Message from the Director

Welcome to the Centre for Teaching Support & Innovation’s (CTSI) 2016-2017 Annual Report. As you read through this report, you will see how our five CTSI teams provide support for pedagogy and pedagogy-driven instructional technology for all teaching staff and teaching assistants across the University’s campuses and divisions. Importantly, we are happy to provide a wide range of services to support instructors in their courses, be they face-to-face, online, hybrid, or through Massive Open Online Courses (MOOCs).

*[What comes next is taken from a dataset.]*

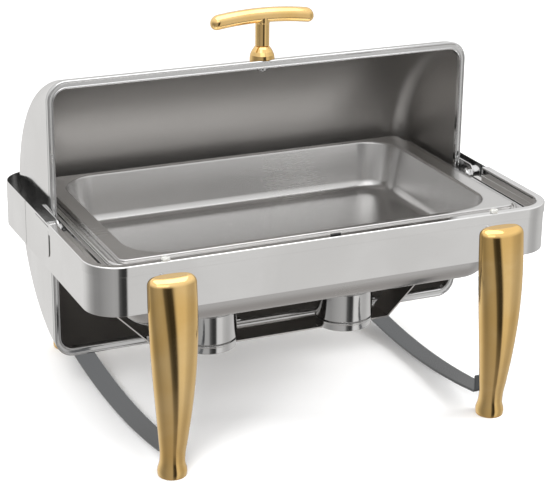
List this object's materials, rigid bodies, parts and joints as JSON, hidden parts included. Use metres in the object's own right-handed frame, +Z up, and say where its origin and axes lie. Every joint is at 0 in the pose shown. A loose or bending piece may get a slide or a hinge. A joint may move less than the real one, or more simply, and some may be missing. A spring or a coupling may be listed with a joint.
{
  "type": "roll-top chafing dish",
  "caption": "Roll-top chafing dish food warmer: rolled-open drum cover with T handle, oblong food pan over a water pan, band frame on tapered legs, fuel burners on a shelf.",
  "frame": {"origin": "centre of the footprint on the surface that the feet stand on", "axes": "+X along the length, to the right of a guest who faces the dish; -Y is the guest's side, towards which the open cover faces; +Z up"},
  "size_m": [0.6182, 0.4744, 0.5],
  "materials": {
    "mirror_steel": "mirror-polished stainless steel",
    "satin_steel": "satin stainless steel",
    "pan_steel": "satin stainless steel with polished edges",
    "gold": "polished gold plate on cast aluminium",
    "black_rubber": "matt black",
    "clear_silicone": "translucent, glossy",
    "fuel_can": "plain bright can"
  },
  "bodies": {
    "frame": {"front_band": "mirror_steel", "rear_band": "mirror_steel", "front_trim": "mirror_steel", "pivot_plate_right": "mirror_steel", "pivot_plate_left": "mirror_steel", "stretcher_right": "mirror_steel", "stretcher_left": "mirror_steel", "burner_shelf": "mirror_steel", "pan_carrier": "satin_steel", "leg_bolt_low_front_right": "satin_steel", "leg_bolt_low_front_left": "satin_steel", "leg_bolt_low_rear_right": "satin_steel", "leg_bolt_low_rear_left": "satin_steel", "leg_bolt_high_front_right": "satin_steel", "leg_bolt_high_front_left": "satin_steel", "leg_bolt_high_rear_right": "satin_steel", "leg_bolt_high_rear_left": "satin_steel", "stretcher_screw_front_right": "satin_steel", "stretcher_screw_front_left": "satin_steel", "stretcher_screw_rear_right": "satin_steel", "stretcher_screw_rear_left": "satin_steel", "hub_right": "satin_steel", "hub_left": "satin_steel", "cap_nut_right": "satin_steel", "cap_nut_left": "satin_steel", "stop_pin_right": "satin_steel", "stop_pin_left": "satin_steel", "leg_front_right": "gold", "leg_front_left": "gold", "leg_rear_right": "gold", "leg_rear_left": "gold", "pivot_washer_right": "black_rubber", "pivot_washer_left": "black_rubber", "bumper_centre": "black_rubber", "bumper_right": "clear_silicone", "bumper_left": "clear_silicone", "burner_tray_right": "mirror_steel", "burner_tray_left": "mirror_steel"},
    "water_pan": {"water_pan": "pan_steel"},
    "food_pan": {"food_pan": "pan_steel"},
    "cover": {"cover_shell": "mirror_steel", "cover_rim": "satin_steel", "cover_arm_right": "satin_steel", "cover_arm_left": "satin_steel", "handle_base": "gold", "handle_post": "gold", "handle_bar": "gold", "handle_screw": "satin_steel"},
    "burner_right": {"burner_cup_right": "mirror_steel", "fuel_can_right": "fuel_can", "burner_lid_right": "mirror_steel", "damper_rivet_right": "satin_steel"},
    "damper_right": {"damper_right": "satin_steel"},
    "burner_left": {"burner_cup_left": "mirror_steel", "fuel_can_left": "fuel_can", "burner_lid_left": "mirror_steel", "damper_rivet_left": "satin_steel"},
    "damper_left": {"damper_left": "satin_steel"}
  },
  "joints": [
    {"name": "cover_roll", "type": "hinge", "parent": "frame", "child": "cover", "pos_m": [0, -0.003, 0.255], "axis": [1, 0, 0], "range_deg": [0, 90]},
    {"name": "water_pan_lift", "type": "slide", "parent": "frame", "child": "water_pan", "axis": [0, 0, 1], "range_m": [0, 0.009]},
    {"name": "food_pan_lift", "type": "slide", "parent": "water_pan", "child": "food_pan", "axis": [0, 0, 1], "range_m": [0, 0.016]},
    {"name": "burner_right_lift", "type": "slide", "parent": "frame", "child": "burner_right", "axis": [0, 0, 1], "range_m": [0, 0.03]},
    {"name": "burner_left_lift", "type": "slide", "parent": "frame", "child": "burner_left", "axis": [0, 0, 1], "range_m": [0, 0.03]},
    {"name": "damper_right_swivel", "type": "hinge", "parent": "burner_right", "child": "damper_right", "pos_m": [0.125, -0.02, 0.129], "axis": [0, 0, 1], "range_deg": [0, 100]},
    {"name": "damper_left_swivel", "type": "hinge", "parent": "burner_left", "child": "damper_left", "pos_m": [-0.071, -0.02, 0.129], "axis": [0, 0, 1], "range_deg": [0, 100]}
  ]
}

Weekly you might see staff from our Centre working with instructors in a workshop, providing one-on-one consultations, engaging with a cross-discipline community of practice, organizing a pilot technology initiative, linking instructors for engagement in peer mentoring for teaching, supporting teaching-related inquiry and the dissemination of results (i.e., Scholarship of Teaching and Learning or SoTL), or leading a symposium or other community event. Ultimately, our goal is in helping University of Toronto instructors develop and realize their teaching aspirations. Collectively we are striving to create significant learning experiences for the almost 89,000 students we teach across three campuses of the University of Toronto.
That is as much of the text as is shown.